Idem pour le chômage. D’un côté, sous prétexte de redonner du pouvoir d’achat aux salariés, on supprime les cotisations chômage salariales et on les bascule graduellement sur la CSG. Idem pour pérenniser le gain du CICE. Le gouvernement le transforme en baisse de charge, et diminue une fois de plus les cotisations chômage, patronales cette fois-ci, à proximité du SMIC. Ce faisant il casse le lien entre cotisations et indemnisation, et avec lui le principe selon lequel, les salariés sont assurés à hauteur du montant de leurs cotisations. Bref, c’est la philosophie assurantielle qui perd son socle. Peu étonnant que la suite soit de proposer une dégressivité et un plafonnement des indemnités pour les cadres. Peu étonnant que le gouvernement travaille dans le même temps à la consolidation des aides sociales : l'allocation adulte handicapé, le RSA, la prime d'activité, les aides personnalisées au logement (APL), l’ASS… L’objectif de protection sociale se recentre sur la lutte contre la pauvreté… s’éloignant de sa vocation assurantielle et universelle…Bref, le fameux modèle Bismarckien mord la poussière…

 
On pourrait encore parler de la retenue à la source.
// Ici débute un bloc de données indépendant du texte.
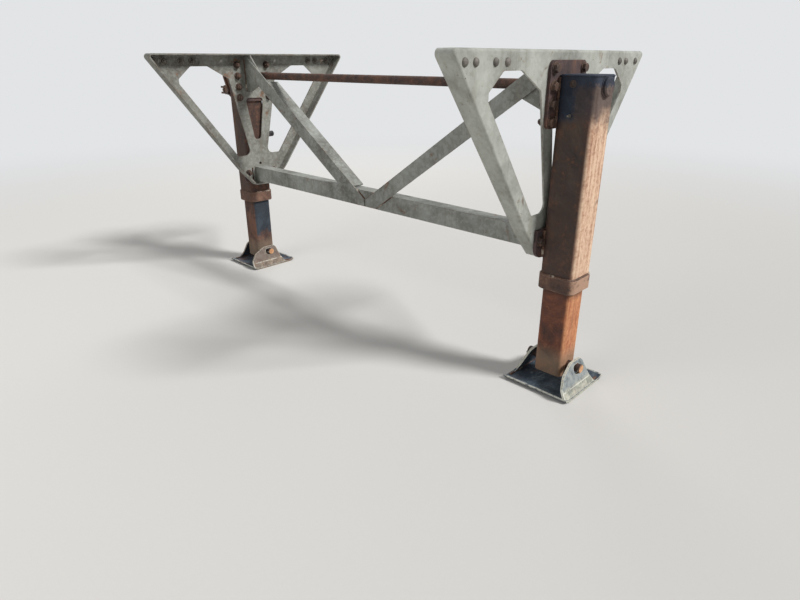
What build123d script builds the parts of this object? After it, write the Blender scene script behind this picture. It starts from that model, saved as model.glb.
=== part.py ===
from build123d import *

import os
from math import atan2, cos, degrees, radians, sin

# Landing gear of a semi trailer: two square telescoping legs on sand shoes, each bolted to a
# cut-out wing bracket, tied together by a K-shaped brace and driven by one cross shaft.
# X points forward, Y to the left and Z up. The origin is the middle of the plane in which the top
# flanges of both brackets bolt up against the floor beams. Every size is in millimetres.

# Overall places
leg_track = 1900.0  # between the axes of the two legs
ground_drop = 1100.0  # from the bolting plane down to the ground under the shoes

# Outer leg: square tube, its cap, and the collar round its lower end
outer_width = 124.0
outer_wall = 5.5
outer_corner = 21.0
outer_top_drop = 71.0
outer_length = 664.0
cap_thickness = 4.0
cap_inset = 1.0
collar_height = 50.0
collar_wall = 5.5
collar_lip = 6.0
collar_corner = 26.5
collar_bevel = 2.5  # round its lower edge
collar_top_bevel = 1.2
slip_fit = 0.3  # around parts that slide in one another

# Inner leg
leg_gap = 4.25  # all round, inside the outer leg
inner_wall = 6.0
inner_corner = 17.0
inner_length = 720.0
leg_end_gap = 44.0  # from the ground up to the lower end of the inner leg

# Sand shoe and its axle
shoe_length = 254.0
shoe_width = 254.0
shoe_plate = 8.0
shoe_lip_rise = 9.0
shoe_lip_run = 22.0
axle_height = 78.0
axle_diameter = 32.0
axle_stub = 12.0  # how far the axle stands out of each cheek
axle_fit = 0.08
cheek_plate = 8.0
cheek_fold_height = 34.0
cheek_fold_half = 112.0  # from the shoe's middle to the outer face at the fold
cheek_crown_half = 82.0  # the same at the crown, above the axle
cheek_bend = 12.0
cheek_rim = 10.0  # over the axle
cheek_front_rise = 42.0  # the upright part of the edge that meets the base's corner
cheek_shoulder_x = 96.0
cheek_shoulder_height = 78.0
cheek_crown_front = 34.0
cheek_crown_rear = 38.0
cheek_waist_x = 54.0
cheek_waist_height = 40.0
cheek_heel_x = 76.0
cheek_slot_travel = 14.0
shoe_lip_bend = 16.0

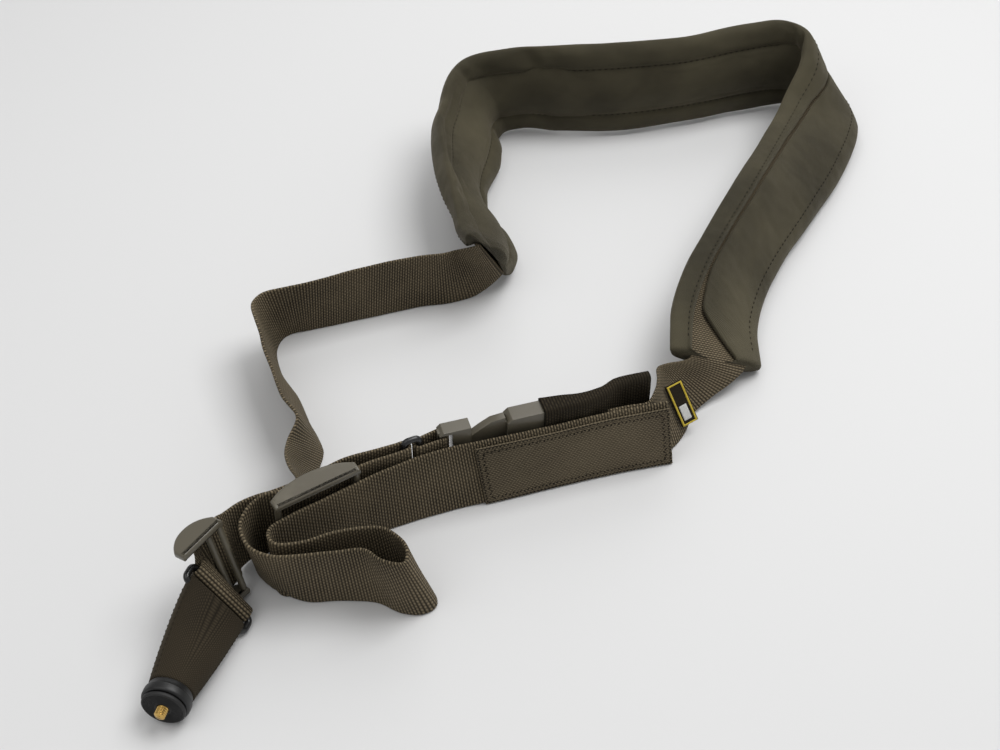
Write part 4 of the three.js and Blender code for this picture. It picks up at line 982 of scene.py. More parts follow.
def rounded_prism(stand: Stand, outline: Array, low: float, high: float,
                  radius: float) -> Array:
    """Prism over an outline in a frame, with its top and bottom edges rounded.

    Each layer is the outline moved in along its own normals by the radius times one minus
    the sine of the layer's angle, at a height that follows the cosine.

    Args:
        stand: Frame of the outline, which lies along and out.
        outline: Places of the outline.
        low: Height of the bottom.
        high: Height of the top.
        radius: Rounding.

    Returns:
        Grid of places, layer by layer.
    """
    edge = np.roll(outline, -1, 0) - np.roll(outline, 1, 0)
    normal = unit(np.column_stack([edge[:, 1], -edge[:, 0]]))
    area = np.sum(outline[:, 0] * np.roll(outline[:, 1], -1)
                  - np.roll(outline[:, 0], -1) * outline[:, 1])
    normal = normal * np.sign(area)
    angle = np.radians(np.linspace(0, 90, 6))
    inset = radius * (1 - np.sin(angle))
    height = radius * (1 - np.cos(angle))
    layers = [(low + h, i) for h, i in zip(height, inset)]
    layers += [(high - h, i) for h, i in zip(height[::-1], inset[::-1])]
    inner = [(low, radius * 1.8), *layers, (high, radius * 1.8)]
    rows = [stand.point(*(outline - normal * i).T, np.full(len(outline), h)) for h, i in inner]
    return np.array(rows)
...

Comme le souligne Alain Trannoy, cette réforme, technique en apparence, ouvre la voie à d’autres réformes. D’abord, parce que baser l’impôt sur un revenu contemporain pousse à la simplification, car les réformes doivent être immédiatement applicables et compréhensibles. Parce qu’elle ouvre la possibilité d’une individualisation… qui elle-même fissure l’édifice complexe de la politique familiale… sans parler à terme de la grande fusion IR / CSG.

 
Derrière le saupoudrage, il se pourrait bien que Macron ne soit pas le révolutionnaire pressé qu’il prétend, mais joue plutôt, la stratégie du ver dans le fruit. Le fruit étant notre modèle social.